L’histoire en elle-même peut paraître banale mais ce roman singulier, presque une nouvelle, se lit d’un trait : on est surpris, intéressé, étonné par une écriture extraordinaire et accrocheuse. On passe du « je » au « on », ce qui est deroutant. J’ai beaucoup aimé les descriptions époustouflantes de vérité des trois ports : La Havre entièrement détruit pendant la Seconde Guerre mondiale et reconstruit tout en béton armé qui peut même paraître lumineux comme dans la flèche de la cathédrale Saint-Joseph ; Saint-Nazaire et son port naval gigantesque ; Marseille avec son ambiance bien à lui. J’ai beaucoup aimé les formidables descriptions du cheminement de la pensée et du regard neutre, anonyme, froid sur les choses et les événements, qui nous suggèrent si bien l’état d’esprit de notre « Mademoiselle » qui reste une jeune femme décalée, fragile, inoccupée, vide et seule.

 

Sorj Chalandon : La quatrième mur

Sorj ChalandonSorj Chalandon : Le Quatrième mur - Livre de poche, 09/2014 - roman français


Sorj Chalandon, ancien grand reporter, m’avait enthousiasmée par deux de ses romans : « Mon traitre » (2008) à propos de son meilleur ami nord-irlandais dénoncé comme informateur des Britanniques puis exécuté par des dissidents de l’IRA, puis « Retour à Killybegs » (grand prix de l’Académie française en 2011) dans lequel il inventait les « mémoires » de son traitre. Puis j’avais eu la chance de le rencontrer et de discuter avec lui à une table ronde de 10 personnes au Salon du livre 2011 : la classe, la gentillesse, la franchise et beaucoup d’émotions en parlant de son traitre qui était même le parrain d’un de ses enfants….

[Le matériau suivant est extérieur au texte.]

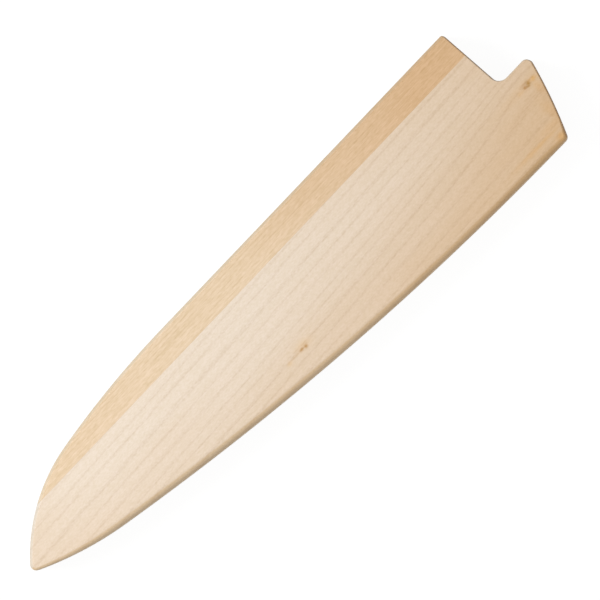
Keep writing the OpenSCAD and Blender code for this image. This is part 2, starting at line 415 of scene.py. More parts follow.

« Le quatrième mur » se passe au Liban en pleine guerre où l’auteur a été reporter. Il nous captive avec le projet de représenter  « Antigone » d’Anouilh sur place à Beyrouth. « Je voulais, dit-il en interview, que mon héros ne soit pas un combattant » d’où l’idée qu’il soit metteur en scène et qu’il monte cette pièce de théâtre qui parle d’engagement, d’ordre, d’autorité. (Cela donne envie de relire cette magnifique pièce de théâtre…)

Son héros, Samuel, un juif grec réfugié à Paris, metteur en scène, tombe malade au moment de partir au Liban pour monter cette pièce et fait promettre à son ami, Georges, metteur en scène aussi, de le remplacer pour mener à bien ce projet… Georges veut accomplir cette promesse faite à son mentor et ira jusqu’au bout de ses possibilités, quitte à en perdre la raison… Pour lui, cette représentation serait un moment de répit, un instant de grâce d’autant qu’elle serait jouée par des comédiens palestiniens, maronites, chiites ou arméniens… Georges part début 1982 à Beyrouth, délaissant sa femme et sa fille et tente ce pari utopique : il va découvrir autre chose que l’amitié qu’il imaginait possible entre des comédiens de toutes obédiences : la guerre, la violence, les bombardements et surtout le massacre des réfugiés palestiniens des camps de Sabra et Chatila dans la banlieue ouest de Beyrouth. L’auteur était à Chatila au moment de ce massacre et lorsqu’il écrit sur cette tuerie quelques temps après, il confie « J’écrivais en respirant l’air lourd du lieu. Tout était intact : la lumière, les regards, les cris, les pleurs, les grillons, les abeilles, le vent, le silence » : il faut avoir vécu ces drames pour pouvoir les décrire comme il le fait : bouleversant.

Le retour de Georges exprime bien « le fameux traumatisme post-guerre » que l’auteur dit avoir ressenti. Comment assumer le décalage entre sa vie de famille et d’amis et les horreurs de la réalité de la guerre.

L’écriture de Sorj Chalandon est telle qu’il nous fait ressentir la tension, l’horreur et l’absurdité de ces combats : « C’est le Liban qui tire sur le Liban » écrit-il. « Cette tentative fantasque et fantastique nous fait mieux comprendre le Moyen-Orient que les meilleurs essais » dit un critique du Figaro.

« Ecriture sèche et hallucinée » (La croix), phrases courtes, bien construites, pas de « faux-semblants » : tout est fait pour nous tenir en alerte. « Magnifique et désespéré », « Le quatrième mur » est le récit d’une utopie et une ode à la fraternité » Télérama. C’est surement aussi un moyen pour l’auteur de dire et d’exprimer sa propre douleur.

On n’en sort pas indemne et ce récit hante longtemps la mémoire !!!